A talented chef will find inspiration and fresh local ingredients in largely rural Hunterdon County, neighboring Pennsylvania, and in the waters of the Delaware and along New Jersey’s fabled shores. Could the Stockton Inn once again welcome overnight guests? “Most definitely,” says Poles. “There are three guestrooms and one guest suite upstairs in the Inn, with the potential for four more guestrooms in the carriage house and wagon house. Two adjacent vintage houses are for sale separately, and could be converted into additional guest accommodations, as well.”

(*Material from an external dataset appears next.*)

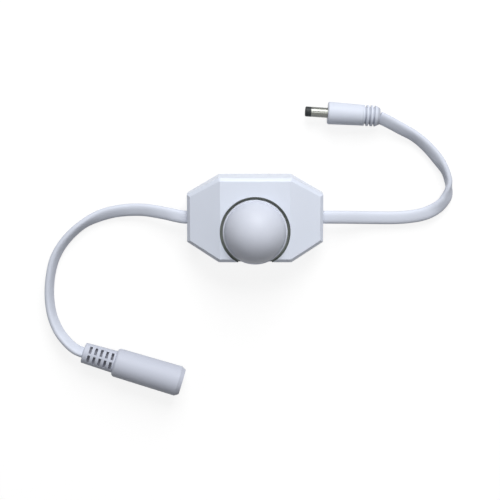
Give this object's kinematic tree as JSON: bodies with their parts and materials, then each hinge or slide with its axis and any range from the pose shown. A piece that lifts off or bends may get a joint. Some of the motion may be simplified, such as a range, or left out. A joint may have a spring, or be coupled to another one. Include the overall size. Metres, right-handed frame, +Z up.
{
  "type": "in-line led dimmer",
  "caption": "In-line rotary dimmer for low-voltage LED strips: octagonal clamshell housing with a domed knob, and flat cords to a barrel socket and a barrel plug.",
  "frame": {"origin": "middle of the housing's flat underside, on the surface that it lies on", "axes": "+X from the input cord's exit to the output cord's exit, +Y towards the housing's back wall, away from the wall that the knob's rim overhangs, +Z up through the knob"},
  "size_m": [0.1663, 0.1194, 0.0282],
  "materials": {
    "white_shell": "smooth moulded white plastic",
    "knob_white": "satin moulded white plastic",
    "cord_white": "soft white PVC jacket",
    "moulded_white": "soft white PVC overmould",
    "insert_black": "black moulded insulator",
    "plated_metal": "nickel-plated brass",
    "steel": "zinc-plated steel",
    "board_green": "glass-fibre board with green mask",
    "pot_black": "black moulded base",
    "carbon": "carbon film",
    "rotor_white": "white acetal",
    "chip_black": "black epoxy with tinned leads",
    "capacitor_can": "bare can on a black foot",
    "ceramic": "brown ceramic",
    "solder": "solder",
    "core_red": "PVC core insulation"
  },
  "bodies": {
    "housing": {"upper_shell": "white_shell", "lower_shell": "white_shell", "housing_screws": "steel", "potentiometer_body": "pot_black", "potentiometer_neck": "plated_metal", "potentiometer_washer": "steel", "potentiometer_nut": "plated_metal", "potentiometer_terminals": "solder", "resistive_track": "carbon", "circuit_board": "board_green", "switching_transistor": "chip_black", "timer_chip": "chip_black", "electrolytic_capacitor": "capacitor_can", "protection_diode": "chip_black", "chip_resistors": "chip_black", "chip_capacitors": "ceramic", "solder_joints": "solder", "input_wires": "core_red", "output_wires": "core_red", "input_cord": "cord_white", "socket_strain_relief": "moulded_white", "socket_body": "moulded_white", "socket_insert": "insert_black", "socket_centre_pin": "plated_metal", "socket_spring": "plated_metal", "output_cord": "cord_white", "plug_strain_relief": "moulded_white", "plug_body": "moulded_white", "plug_barrel": "plated_metal", "plug_tip_insulator": "insert_black", "plug_inner_contact": "plated_metal"},
    "control": {"knob": "knob_white", "potentiometer_shaft": "rotor_white", "wiper_rotor": "rotor_white", "wiper_brush": "plated_metal"}
  },
  "joints": [
    {"name": "knob_turn", "type": "hinge", "parent": "housing", "child": "control", "pos_m": [0, -0.0046, 0.014], "axis": [0, 0, 1], "range_deg": [-150, 150]}
  ]
}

The 1920s saw the beginning of the inn’s development into a haven for artists, writers, and actors that lasted well into the 1980s, attracting such notables as F. Scott Fitzgerald, Helen Hayes, Clark Gable, Oscar Hammerstein, and Jacqueline Onassis. When reporters flocked to nearby Flemington for the “Trial of the Century” that convicted Richard Hauptmann of kidnapping and killing the baby son of Charles and Anne Lindbergh, the press corps gathered nightly at Stockton’s renowned inn, then known as Colligan’s Stockton Inn.

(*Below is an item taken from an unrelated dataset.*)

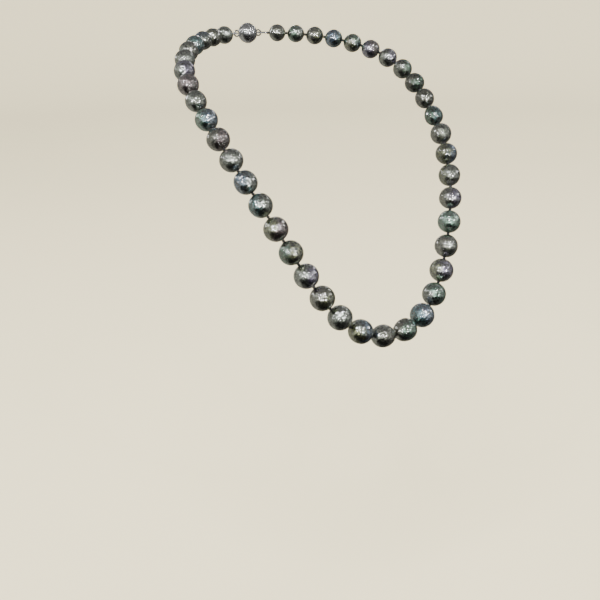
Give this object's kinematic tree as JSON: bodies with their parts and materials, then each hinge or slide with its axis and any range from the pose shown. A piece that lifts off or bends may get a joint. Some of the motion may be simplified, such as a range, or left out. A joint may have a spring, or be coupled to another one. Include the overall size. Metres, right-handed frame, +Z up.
{
  "type": "pearl necklace",
  "caption": "Graduated strand of dark, glossy, hand-knotted pearls, draped as worn, with a two-part magnetic ball clasp at the nape.",
  "frame": {"origin": "on the axis of the wearer's neck, level with the pearls that lie widest over the shoulders", "axes": "+Z up, -Y the wearer's front, where the largest pearls hang, +X the wearer's left"},
  "size_m": [0.1202, 0.124, 0.1245],
  "materials": {
    "nacre_taupe": "glossy dark nacre with a taupe overtone",
    "nacre_violet": "glossy dark nacre with a violet overtone",
    "nacre_silver": "glossy dark nacre with a silver overtone",
    "nacre_neutral": "glossy dark nacre with a neutral overtone",
    "nacre_green": "glossy dark nacre with a green overtone",
    "nacre_olive": "glossy dark nacre with a olive overtone",
    "nacre_blue": "glossy dark nacre with a blue overtone",
    "nacre_rose": "glossy dark nacre with a rose overtone",
    "silk": "doubled silk thread, hand knotted",
    "guard_wire": "fine coiled wire",
    "clasp_metal": "polished, rhodium coloured",
    "magnet_metal": "plated magnet disc"
  },
  "bodies": {
    "shoulders": {"pearl_l13": "nacre_green", "pearl_l14": "nacre_green", "pearl_l15": "nacre_neutral", "pearl_r13": "nacre_green", "pearl_r14": "nacre_taupe", "pearl_r15": "nacre_violet", "thread_shoulders": "silk"},
    "front_1": {"pearl_l11": "nacre_green", "pearl_l12": "nacre_taupe", "pearl_r11": "nacre_taupe", "pearl_r12": "nacre_blue", "thread_front_1": "silk"},
    "front_2": {"pearl_l9": "nacre_blue", "pearl_l10": "nacre_olive", "pearl_r9": "nacre_blue", "pearl_r10": "nacre_neutral", "thread_front_2": "silk"},
    "front_3": {"pearl_l7": "nacre_violet", "pearl_l8": "nacre_olive", "pearl_r7": "nacre_olive", "pearl_r8": "nacre_green", "thread_front_3": "silk"},
    "front_4": {"pearl_l5": "nacre_taupe", "pearl_l6": "nacre_silver", "pearl_r5": "nacre_silver", "pearl_r6": "nacre_green", "thread_front_4": "silk"},
    "front_5": {"pearl_l3": "nacre_silver", "pearl_l4": "nacre_violet", "pearl_r3": "nacre_silver", "pearl_r4": "nacre_neutral", "thread_front_5": "silk"},
    "front_6": {"pearl_l1": "nacre_rose", "pearl_l2": "nacre_blue", "pearl_r1": "nacre_taupe", "pearl_r2": "nacre_violet", "thread_front_6": "silk"},
    "back_l": {"pearl_l16": "nacre_violet", "pearl_l17": "nacre_olive", "pearl_l18": "nacre_blue", "thread_back_l": "silk"},
    "nape_l": {"pearl_l19": "nacre_taupe", "pearl_l20": "nacre_green", "pearl_l21": "nacre_neutral", "thread_nape_l": "silk", "guard_l": "guard_wire", "clasp_half_l": "clasp_metal", "magnet_l": "magnet_metal"},
    "back_r": {"pearl_r16": "nacre_silver", "pearl_r17": "nacre_neutral", "pearl_r18": "nacre_green", "thread_back_r": "silk"},
    "nape_r": {"pearl_r19": "nacre_blue", "pearl_r20": "nacre_olive", "pearl_r21": "nacre_neutral", "thread_nape_r": "silk", "guard_r": "guard_wire", "clasp_half_r": "clasp_metal", "magnet_r": "magnet_metal"}
  },
  "joints": [
    {"name": "front_lift_1", "type": "hinge", "parent": "shoulders", "child": "front_1", "pos_m": [0, -0.00593, -0.00475], "axis": [-1, 0, 0], "range_deg": [0, 25]},
    {"name": "front_lift_2", "type": "hinge", "parent": "front_1", "child": "front_2", "pos_m": [0, -0.02098, -0.01829], "axis": [-1, 0, 0], "range_deg": [0, 25]},
    {"name": "front_lift_3", "type": "hinge", "parent": "front_2", "child": "front_3", "pos_m": [0, -0.03413, -0.0338], "axis": [-1, 0, 0], "range_deg": [0, 25]},
    {"name": "front_lift_4", "type": "hinge", "parent": "front_3", "child": "front_4", "pos_m": [0, -0.04409, -0.0513], "axis": [-1, 0, 0], "range_deg": [0, 25]},
    {"name": "front_lift_5", "type": "hinge", "parent": "front_4", "child": "front_5", "pos_m": [0, -0.0514, -0.06984], "axis": [-1, 0, 0], "range_deg": [0, 25]},
    {"name": "front_lift_6", "type": "hinge", "parent": "front_5", "child": "front_6", "pos_m": [0, -0.05743, -0.08704], "axis": [-1, 0, 0], "range_deg": [0, 25]},
    {"name": "back_swing_l", "type": "hinge", "parent": "shoulders", "child": "back_l", "pos_m": [0.05059, 0.01803, 0.01102], "axis": [0, 0, -1], "range_deg": [0, 35]},
    {"name": "nape_swing_l", "type": "hinge", "parent": "back_l", "child": "nape_l", "pos_m": [0.03326, 0.03895, 0.01837], "axis": [0, 0, -1], "range_deg": [0, 35]},
    {"name": "back_swing_r", "type": "hinge", "parent": "shoulders", "child": "back_r", "pos_m": [-0.05059, 0.01803, 0.01102], "axis": [0, 0, 1], "range_deg": [0, 35]},
    {"name": "nape_swing_r", "type": "hinge", "parent": "back_r", "child": "nape_r", "pos_m": [-0.03326, 0.03895, 0.01837], "axis": [0, 0, 1], "range_deg": [0, 35]}
  ]
}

The exquisite landscape of this river valley and New Hope has inspired a thriving art scene and in the late 19th century drew a school of painters that became known as the Pennsylvania Impressionists. In 1928 the inn’s owner and himself an artist, Joe Colligan, commissioned several prominent local artists to paint murals depicting 19th century scenes of rural life along the Delaware. Impeccably restored by the present owner, these unique murals are a testament to the history and beauty of the riverside town. “There is a lot of interest in the inn. It’s just a matter of time until we find the perfect match for this historic treasure,” says Poles.

The right owner will see the possibilities and breathe life back into the Stockton Inn, restoring its potential and keystone position in the river towns and beyond. And once again travelers may find a haven in a luxurious guestroom, and coins will splash in the Wishing Well, cast by guests who wish to return to the Stockton Inn.